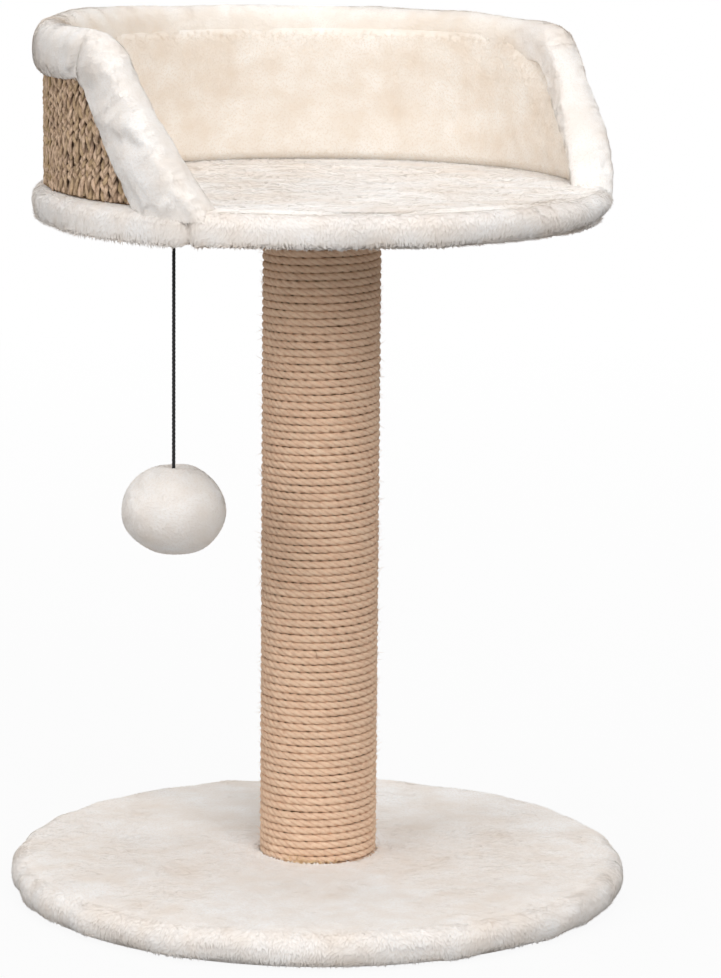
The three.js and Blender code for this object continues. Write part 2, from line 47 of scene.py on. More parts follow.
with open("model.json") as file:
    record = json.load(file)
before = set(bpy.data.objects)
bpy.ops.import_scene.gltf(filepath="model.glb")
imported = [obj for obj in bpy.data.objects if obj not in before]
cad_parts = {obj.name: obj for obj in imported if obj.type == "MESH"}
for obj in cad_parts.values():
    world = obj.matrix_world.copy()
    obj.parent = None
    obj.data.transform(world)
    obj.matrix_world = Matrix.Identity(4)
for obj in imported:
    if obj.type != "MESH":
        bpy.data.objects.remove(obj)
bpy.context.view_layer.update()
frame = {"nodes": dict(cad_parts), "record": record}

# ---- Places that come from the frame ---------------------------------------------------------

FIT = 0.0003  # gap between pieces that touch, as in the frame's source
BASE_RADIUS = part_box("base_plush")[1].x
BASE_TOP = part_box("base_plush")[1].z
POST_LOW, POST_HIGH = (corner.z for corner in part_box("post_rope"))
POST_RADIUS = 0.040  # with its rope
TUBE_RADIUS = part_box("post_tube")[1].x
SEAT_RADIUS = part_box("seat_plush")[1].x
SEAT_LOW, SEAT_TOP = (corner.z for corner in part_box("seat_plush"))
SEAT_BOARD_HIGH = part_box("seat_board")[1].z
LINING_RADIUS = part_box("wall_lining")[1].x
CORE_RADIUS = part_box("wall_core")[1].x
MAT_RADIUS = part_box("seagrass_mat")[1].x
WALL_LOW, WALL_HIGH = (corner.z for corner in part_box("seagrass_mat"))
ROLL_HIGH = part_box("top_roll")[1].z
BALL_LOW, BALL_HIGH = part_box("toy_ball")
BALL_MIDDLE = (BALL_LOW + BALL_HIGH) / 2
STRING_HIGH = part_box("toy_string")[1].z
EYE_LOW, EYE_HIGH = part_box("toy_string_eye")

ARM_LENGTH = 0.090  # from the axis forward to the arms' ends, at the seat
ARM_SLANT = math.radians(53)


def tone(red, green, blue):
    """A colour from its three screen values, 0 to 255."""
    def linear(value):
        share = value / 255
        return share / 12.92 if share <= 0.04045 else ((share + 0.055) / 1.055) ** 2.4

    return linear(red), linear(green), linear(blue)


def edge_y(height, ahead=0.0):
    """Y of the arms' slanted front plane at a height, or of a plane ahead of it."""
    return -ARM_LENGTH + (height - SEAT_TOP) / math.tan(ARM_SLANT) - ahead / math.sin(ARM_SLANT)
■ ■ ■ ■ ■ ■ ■
Task brief:
Write out the entire listing exactly.

Output of the exercise:
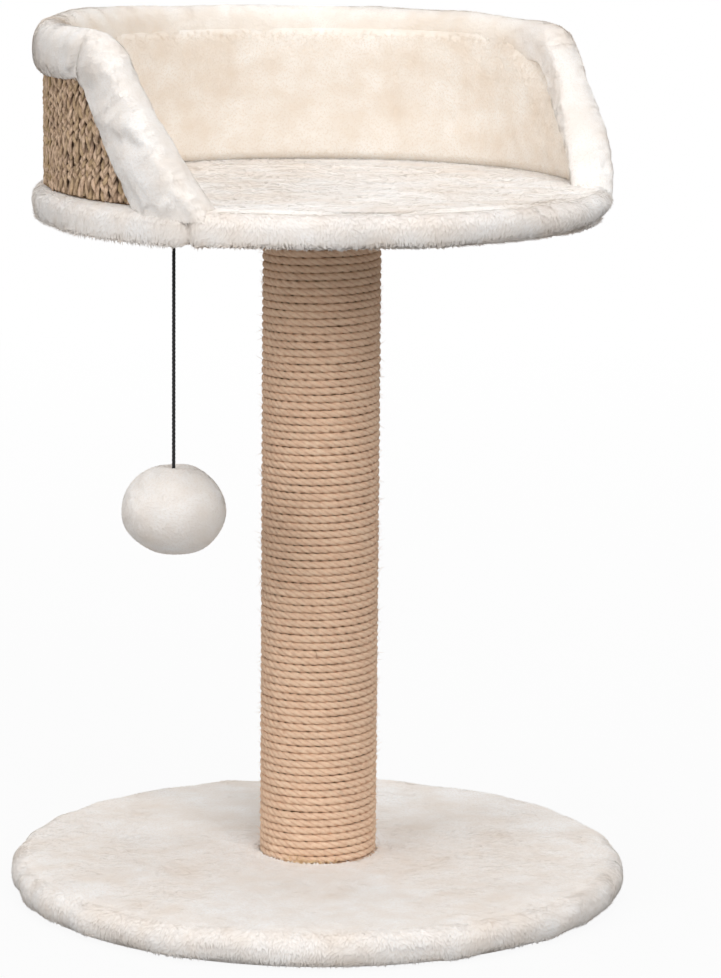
The three.js and Blender code for this object continues. Write part 2, from line 47 of scene.py on. More parts follow.
with open("model.json") as file:
    record = json.load(file)
before = set(bpy.data.objects)
bpy.ops.import_scene.gltf(filepath="model.glb")
imported = [obj for obj in bpy.data.objects if obj not in before]
cad_parts = {obj.name: obj for obj in imported if obj.type == "MESH"}
for obj in cad_parts.values():
    world = obj.matrix_world.copy()
    obj.parent = None
    obj.data.transform(world)
    obj.matrix_world = Matrix.Identity(4)
for obj in imported:
    if obj.type != "MESH":
        bpy.data.objects.remove(obj)
bpy.context.view_layer.update()
frame = {"nodes": dict(cad_parts), "record": record}

# ---- Places that come from the frame ---------------------------------------------------------

FIT = 0.0003  # gap between pieces that touch, as in the frame's source
BASE_RADIUS = part_box("base_plush")[1].x
BASE_TOP = part_box("base_plush")[1].z
POST_LOW, POST_HIGH = (corner.z for corner in part_box("post_rope"))
POST_RADIUS = 0.040  # with its rope
TUBE_RADIUS = part_box("post_tube")[1].x
SEAT_RADIUS = part_box("seat_plush")[1].x
SEAT_LOW, SEAT_TOP = (corner.z for corner in part_box("seat_plush"))
SEAT_BOARD_HIGH = part_box("seat_board")[1].z
LINING_RADIUS = part_box("wall_lining")[1].x
CORE_RADIUS = part_box("wall_core")[1].x
MAT_RADIUS = part_box("seagrass_mat")[1].x
WALL_LOW, WALL_HIGH = (corner.z for corner in part_box("seagrass_mat"))
ROLL_HIGH = part_box("top_roll")[1].z
BALL_LOW, BALL_HIGH = part_box("toy_ball")
BALL_MIDDLE = (BALL_LOW + BALL_HIGH) / 2
STRING_HIGH = part_box("toy_string")[1].z
EYE_LOW, EYE_HIGH = part_box("toy_string_eye")

ARM_LENGTH = 0.090  # from the axis forward to the arms' ends, at the seat
ARM_SLANT = math.radians(53)


def tone(red, green, blue):
    """A colour from its three screen values, 0 to 255."""
    def linear(value):
        share = value / 255
        return share / 12.92 if share <= 0.04045 else ((share + 0.055) / 1.055) ** 2.4

    return linear(red), linear(green), linear(blue)


def edge_y(height, ahead=0.0):
    """Y of the arms' slanted front plane at a height, or of a plane ahead of it."""
    return -ARM_LENGTH + (height - SEAT_TOP) / math.tan(ARM_SLANT) - ahead / math.sin(ARM_SLANT)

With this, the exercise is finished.